A stubborn rule seems to govern society: if people who understand what is right and what is wrong do not stand together, repressive practices will eventually reach everyone.

This is captured with chilling clarity in Martin Niemöller’s words:

First they came for the communists, and I did not speak out—because I was not a communist.
Then they came for the social democrats, and I did not speak out—because I was not a social democrat.
Then they came for the trade unionists, and I did not speak out—because I was not a trade unionist.
Then they came for me—and there was no one left to speak for me.

Today in Russia, neither environmental activists nor “patriots,” nor in fact anyone whose opinion even slightly diverges from what is considered “correct,” can feel safe. The number of triggers keeps growing: unlawful enforcement practices, a culture of denunciations, and the willingness of some citizens to harm others simply because they have the opportunity.

A telling example is the case of Chelyabinsk environmental activist Nadezhda Vertyakhovskaya. According to reports, she is being charged under Article 298.1(1) of the Russian Criminal Code (“defamation against a judge”) over comments posted on the website “Judges of Russia” about Anna Shmelyova, a judge of the Sovetsky District Court of Chelyabinsk.

What she is being tried for — the core point

Reports say that one of the reviews used wording on the level of “a dishonorable (lady)” and questioned the judge’s professional integrity (for example, claiming she “did not deserve the robe”). In other words, this is not about calls for violence or threats; it is about public, relatively restrained criticism and an emotional characterization—yet that is enough to trigger criminal prosecution.

Context: why this was outrage, not an “attack”

The story sits within a broader conflict around environmental activism and court decisions.
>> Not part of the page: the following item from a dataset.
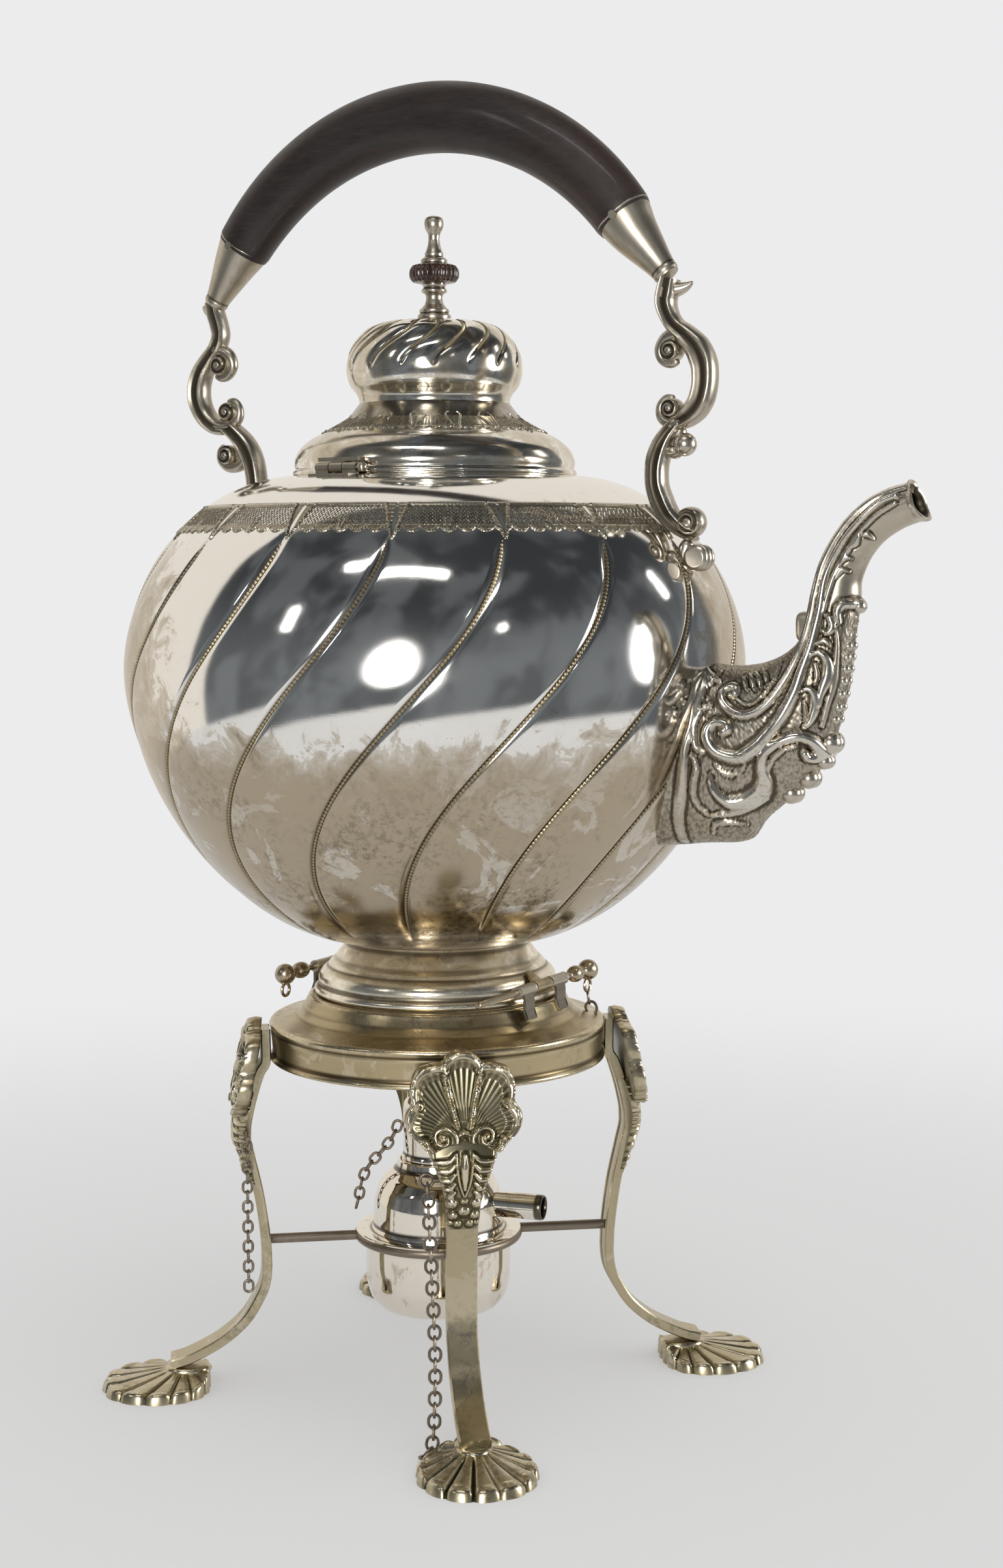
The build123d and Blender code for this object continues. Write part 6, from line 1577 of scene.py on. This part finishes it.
def tilt_pin():
    """Pin with a flat tail, a collar, a larger end ball and the eye that held its chain."""
    tail, high = extent("front_pin", "y")
    end = high - PIN_BALL
    line = [(0, tail), (0.75, tail), (0.9, tail + 0.3), (0.9, end - 16), (0.9, end - 11.4),
            (1.5, end - 10.9), (2.3, end - 9.8), (2.6, end - 8.1), (2.3, end - 6.4), (1.5, end - 5.4),
            (1.1, end - 4.9), (1.35, end - 4.4), (1.35, end - 3.6), (1.6, end - 3.0), (2.6, end - 1.9),
            (3.25, end - 0.3), (3.1, end + 1.2), (2.3, end + 2.5), (1.1, end + 3.2), (0, end + 3.3)]
    grid = lathe(spaced(np.array(line), 130), 28)
    skins = [(on_tilt_axis(grid), 0.2)]
    eye = np.radians(np.linspace(0, 360, 30, endpoint=False))
    ring = np.stack([0 * eye, 1.9 * np.cos(eye), 1.9 * np.sin(eye)], -1) + (PIN_X, end,
                                                                            PIN_Z - PIN_BALL - 1.5)
    skins.append((sweep(ring, circle(0.5, 8), (1, 0, 0), True), 0.1))
    return skins


# Across the picture: every second link of a chain lies flat to it
VIEW_RIGHT = np.array([0.8675, 0.4974, 0.0])


def link(centre, run, side, straight=0.5, bend=1.72, wire=0.46):
    """Oval chain link about a centre: a circle drawn out along its run by the straight."""
    turn = np.radians(np.linspace(0, 360, 26, endpoint=False) + 7)
    run = np.asarray(run, float) / np.linalg.norm(run)
    side = side - run * np.dot(run, side)
    side /= np.linalg.norm(side)
    x = bend * np.cos(turn) + np.sign(np.cos(turn)) * straight / 2
    path = np.asarray(centre, float) + x[:, None] * run + (bend * 0.95 * np.sin(turn))[:, None] * side
    return sweep(path, circle(wire, 7), np.cross(run, side), True), 0.15


def chain(points, pitch=3.05):
    """Chain along a curve, with as many links as its length holds at the pitch, each turned a quarter
    against the last."""
    line = through(points, 240)
    count = int(round(travelled(line)[-1] / pitch))
    places = spaced(line, count + 1)
    skins = []
    for number in range(count):
        run = places[number + 1] - places[number]
        side = VIEW_RIGHT if number % 2 else np.cross(run, VIEW_RIGHT)
        skins.append(link((places[number] + places[number + 1]) / 2, run, side))
    return skins


def knuckle(low, high, radius=1.8):
    """Tube knuckle with a bright rolled rim at both ends."""
    line = [(0.95, low), (radius - 0.15, low), (radius + 0.08, low + 0.25), (radius + 0.02, low + 0.6),
            (radius, low + 0.9), (radius, high - 0.9), (radius + 0.02, high - 0.6),
            (radius + 0.08, high - 0.25), (radius - 0.15, high), (0.95, high), (0.95, low)]
    grid = lathe(np.array(line), 28)
    return on_tilt_axis(grid), 0.1


def stand_hinge():
    """Two knuckles on a slim strip that follows the ring's slope."""
    low, high = extent("stand_hinge_front", "y")
    middle_low, middle_high = extent("kettle_hinge_front", "y")
    inner_low, inner_high = middle_low - 0.4, middle_high + 0.4
    skins = [knuckle(low, inner_low), knuckle(inner_high, high)]
    section = through([(39.6, 4.8), (39.9, 3.0), (39.9, 1.2), (39.9, -0.4), (40.3, -1.8), (41.0, -3.0)], 24)
    slope = np.gradient(section, axis=0)
    slope /= np.linalg.norm(slope, axis=1, keepdims=True)
    normal = np.stack([-slope[:, 1], slope[:, 0]], -1)
    closed = np.concatenate([section + 0.45 * normal, (section - 0.45 * normal)[::-1]])
    for start, end in ((low + 2.2, inner_low - 2.0), (inner_high + 2.0, high - 2.2)):
        y = np.array([start, start + 0.3, end - 0.3, end])
        size = np.array([0.97, 1, 1, 0.97])
        rows = closed.mean(0) + (closed - closed.mean(0))[None] * size[:, None, None]
        grid = np.stack([rows[..., 0], y[:, None] + 0 * rows[..., 0], SEAT_Z + rows[..., 1]], -1)
        grid = np.concatenate([grid, grid[:, :1]], 1)
        caps = np.repeat(grid.mean(1, keepdims=True), grid.shape[1], 1)
        # Painted shadow: the strips are set deep so that they darken like a shadow under the knuckles.
        skins.append((np.concatenate([caps[:1], grid, caps[-1:]]), -0.5))
    return skins


def kettle_hinge():
    """Middle knuckle with a leaf that tapers up to the crease of the pedestal."""
    low, high = extent("kettle_hinge_front", "y")
    path = through([(37.6, 4.6), (37.2, 5.8), (36.4, 7.2), (35.2, 8.3), (33.9, 9.1)], 24)
    line = np.stack([path[:, 0], np.full(24, (low + high) / 2), SEAT_Z + path[:, 1]], -1)
    half = np.linspace((high - low) / 2 - 0.6, 1.2, 24)[:, None]
    flat = np.array([(-1, -0.3), (-0.96, 0.3), (0, 0.45), (0.96, 0.3), (1, -0.3), (0, -0.45)])
    section = np.stack([flat[None, :, 0] * half, flat[None, :, 1] * np.ones_like(half)], -1)
    return [knuckle(low, high), (sweep(line, section), 0.0)]


make_piece("kettle_knuckle_front", kettle_hinge(), "kettle", RING_METAL,
           ["kettle_hinge_front"])
make_piece("kettle_knuckle_rear", spun_skins(kettle_hinge(), 180), "kettle", RING_METAL,
           ["kettle_hinge_rear"])
make_piece("hinge_knuckles_front", stand_hinge(), "stand", CAST, ["stand_hinge_front"])
make_piece("hinge_knuckles_rear", spun_skins(stand_hinge(), 180), "stand", CAST,
           ["stand_hinge_rear"])
make_piece("front_pin_turned", tilt_pin(), "front_pin", BRASS, ["front_pin"])
make_piece("rear_pin_turned", spun_skins(tilt_pin(), 180), "rear_pin", BRASS, ["rear_pin"])
for node in ("chain_eye_front", "chain_eye_left", "leg_chain_left", "snuffer_chain"):
    dress(node, WIRE)
chain_low, chain_high = span("leg_chain_front")
chain_top = np.array([chain_low[0] + 1.9, chain_high[1] - 1.9, chain_high[2] - 0.6])
chain_end = np.array([chain_high[0] - 1.9, chain_low[1] + 1.9, 0.0])
chain_run = [chain_top, chain_top * 0.72 + chain_end * 0.28 + (0, 0, 1.2),
             chain_top * 0.36 + chain_end * 0.64 + (0, 0, 1.4), chain_end + (-2.2, 0.6, 8.0),
             chain_end + (-2.4, -0.6, 3.0), chain_end + (-3.6, -2.4, 1.2), chain_end + (-1.6, -4.4, 1.6),
             chain_end + (1.2, -4.0, 3.2)]
make_piece("pin_chain_front_leg", chain(chain_run), "stand", WIRE, ["leg_chain_front"])
eye_end = np.array([PIN_X, extent("front_pin", "y")[1] - PIN_BALL, PIN_Z - 6.9])
make_piece("pin_chain_rest", chain([eye_end, eye_end + (0.4, 0.3, -3.2), eye_end + (1.6, 0.8, -6.6)]),
           "front_pin", WIRE)


# Floor, backdrop, lamps and camera
TABLE_GREY = (0.39, 0.39, 0.385, 1)
TABLE_RADIUS = 700.0
FADE_START = 220.0
FADE_END = 690.0
STUDIO_WHITE = (0.84, 0.84, 0.85, 1)
WARM_WALL = (0.80, 0.76, 0.70, 1)
ROOM_DARK = (0.034, 0.037, 0.041, 1)
ROOM_PALE = (0.175, 0.19, 0.204, 1)
ROOM_AZIMUTH = -42.5


def floor():
    """Pale round table that fades out with distance, so that it meets the backdrop with no edge."""
    material, tree = blank("pale_table")
    place = millimetres(tree)
    away = put(tree, "ShaderNodeVectorMath", {0: place}, operation="LENGTH").outputs["Value"]
    seen = put(tree, "ShaderNodeLightPath").outputs["Is Camera Ray"]
    soft = sums(tree, "MULTIPLY", spread(tree, away, FADE_START, FADE_END), seen)
    fade = sums(tree, "MAXIMUM", soft, spread(tree, away, TABLE_RADIUS - 28.0, TABLE_RADIUS - 4.0))
    shader = put(tree, "ShaderNodeBsdfPrincipled", {
        "Base Color": TABLE_GREY, "Roughness": 0.9, "Specular IOR Level": 0.2,
        "Emission Color": (1.0, 1.0, 1.0, 1), "Emission Strength": 0.33})
    clear = put(tree, "ShaderNodeBsdfTransparent")
    mix = put(tree, "ShaderNodeMixShader", {0: fade, 1: shader.outputs[0], 2: clear.outputs[0]})
    output = put(tree, "ShaderNodeOutputMaterial")
    tree.links.new(mix.outputs[0], output.inputs["Surface"])
    turn = np.linspace(0, 2 * math.pi, 97)[:-1]
    ring = np.stack([np.cos(turn), np.sin(turn), 0 * turn], -1) * TABLE_RADIUS * MM
    mesh = bpy.data.meshes.new("table")
    mesh.from_pydata(ring.tolist(), [], [list(range(96))])
    mesh.materials.append(material)
    table = bpy.data.objects.new("table", mesh)
    bpy.context.scene.collection.objects.link(table)


def backdrop():
    """White studio behind the kettle, and the dark room in front of it that the polished metal mirrors."""
    world = bpy.data.worlds.new("studio")
    bpy.context.scene.world = world
    world.use_nodes = True
    tree = world.node_tree
    tree.nodes.clear()
    look = put(tree, "ShaderNodeTexCoord").outputs["Generated"]
    front = math.radians(ROOM_AZIMUTH)
    toward = put(tree, "ShaderNodeVectorMath", {0: look, 1: (math.cos(front), math.sin(front), 0)},
                 operation="DOT_PRODUCT").outputs["Value"]
    rise = put(tree, "ShaderNodeSeparateXYZ", {0: look}).outputs["Z"]
    room = spread(tree, toward, -0.36, -0.325)
    blocks = put(tree, "ShaderNodeMapping", {"Vector": look, "Scale": (1.0, 1.0, 0.55)}).outputs[0]
    murk = noise(tree, blocks, 3.4, 3.0, 0.5, 0.4)
    height = spread(tree, rise, 0.1, 0.75, 0.5, 0.0)
    pale = sums(tree, "MULTIPLY_ADD", spread(tree, murk, 0.42, 0.62), 0.5, height, True)
    tone = blend_colour(tree, pale, ROOM_DARK, ROOM_PALE)
    tone = blend_colour(tree, room, WARM_WALL, tone)
    mirrored = put(tree, "ShaderNodeLightPath").outputs["Is Glossy Ray"]
    tone = blend_colour(tree, mirrored, STUDIO_WHITE, tone)
    shade = put(tree, "ShaderNodeBackground", {"Color": tone, "Strength": 1.0})
    output = put(tree, "ShaderNodeOutputWorld")
    tree.links.new(shade.outputs[0], output.inputs["Surface"])


def lamp(name, azimuth, elevation, distance, size, strength, shape="ELLIPSE", mirrored=True):
    """Soft box aimed at the kettle's middle, of a size in metres and a strength per square metre. The metal
    mirrors it, or else it only lights what is dull."""
    aim = Vector((0, 0, 0.2))
    turn, lift = math.radians(azimuth), math.radians(elevation)
    away = Vector((math.cos(lift) * math.cos(turn), math.cos(lift) * math.sin(turn), math.sin(lift)))
    data = bpy.data.lights.new(name, "AREA")
    data.shape = shape
    data.size, data.size_y = size
    data.energy = strength * size[0] * size[1]
    box = bpy.data.objects.new(name, data)
    bpy.context.scene.collection.objects.link(box)
    outward = away.to_track_quat("Z", "Y").to_matrix().to_4x4()
    box.matrix_world = Matrix.Translation(aim + away * distance) @ outward
    box.visible_glossy = mirrored
    box.visible_diffuse = not mirrored


def lamps():
    """Two soft round lamps, each with rings that fade outwards, the strips above and beside them, and a
    lamp overhead for the table."""
    for side, azimuth, elevation, wide, high in (("left", -72.0, 7.5, 0.3, 0.44),
                                                 ("right", 24.6, 9.0, 0.32, 0.5)):
        lamp(f"soft_{side}", azimuth, elevation, 1.2, (wide, high), 24.0)
        for ring, strength in enumerate((7.0, 3.0, 1.5, 0.8, 0.4), 1):
            grown = 0.06 * ring
            lamp(f"glow_{side}_{ring}", azimuth, elevation, 1.2 + 0.02 * ring, (wide + grown, high + grown),
                 strength)
    # Azimuth and elevation in degrees, distance and size in metres, strength
    lamp("strip_left", -76.0, 58.0, 1.5, (0.75, 0.08), 44.0, "RECTANGLE")
    lamp("strip_right", 46.0, 30.0, 1.5, (0.06, 0.26), 40.0, "RECTANGLE")
    lamp("strip_far_left", -114.0, 28.0, 1.5, (0.07, 0.26), 36.0, "RECTANGLE")
    lamp("spot_front", -36.5, 29.7, 1.6, (0.06, 0.06), 36.0, "RECTANGLE")
    lamp("overhead", -30.0, 72.0, 1.6, (1.0, 1.0), 4.6, mirrored=False)


CAMERA_PLACE = (0.3731, -0.6089, 0.25497)
CAMERA_AZIMUTH = 119.905
CAMERA_DROP = 5.638
CAMERA_ROLL = -0.1
CAMERA_LENS = 53.98


def camera():
    """Camera at the photograph's place, from its azimuth, its drop under the horizon and its roll."""
    data = bpy.data.cameras.new("camera")
    data.sensor_fit = "VERTICAL"
    data.sensor_height = 36
    data.lens = CAMERA_LENS
    azimuth, drop, roll = np.radians([CAMERA_AZIMUTH, CAMERA_DROP, CAMERA_ROLL]).tolist()
    ahead = Vector((math.cos(drop) * math.cos(azimuth), math.cos(drop) * math.sin(azimuth), -math.sin(drop)))
    right = ahead.cross(Vector((0, 0, 1))).normalized()
    up = right.cross(ahead)
    right, up = right * math.cos(roll) + up * math.sin(roll), up * math.cos(roll) - right * math.sin(roll)
    view = bpy.data.objects.new("camera", data)
    bpy.context.scene.collection.objects.link(view)
    place = Matrix((right, up, -ahead)).transposed().to_4x4()
    place.translation = Vector(CAMERA_PLACE)
    view.matrix_world = place
    bpy.context.scene.camera = view


floor()
backdrop()
lamps()
camera()
bpy.context.scene.view_settings.view_transform = "Standard"
bpy.context.view_layer.update()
Commentators also mention the environmental lawyer Vladimir Kazantsev and the public resonance surrounding his case and death in custody. Against that background, any words about the judge become especially sensitive.

And it is important to emphasize: in meaning and tone, it looked like an emotional—and, to a large extent, justified—outrage in the wake of a colleague’s death, not an “organized attack” and not incitement to anything unlawful. It was the reaction of a person dealing with grief and a sense of injustice—yet even that proved enough to set a criminal case in motion.

What this means going forward

If a criminal case can be launched over a comparatively “mild” word like “dishonorable,” the safety line drops dangerously low. It suggests that not only protesting becomes risky—so does publicly criticizing a judge’s decision, saying “this is unjust,” “this is wrong,” “I disagree.” Today it is a comment about a judge; tomorrow it can be any sharp remark about another official. And the mechanism can be activated not only “from above,” but also through denunciations: it is enough that someone wants to punish an opinion.

That is why solidarity is not abstract morality; it is practical necessity. When “others” are targeted and everyone stays silent, tomorrow “others” will be us.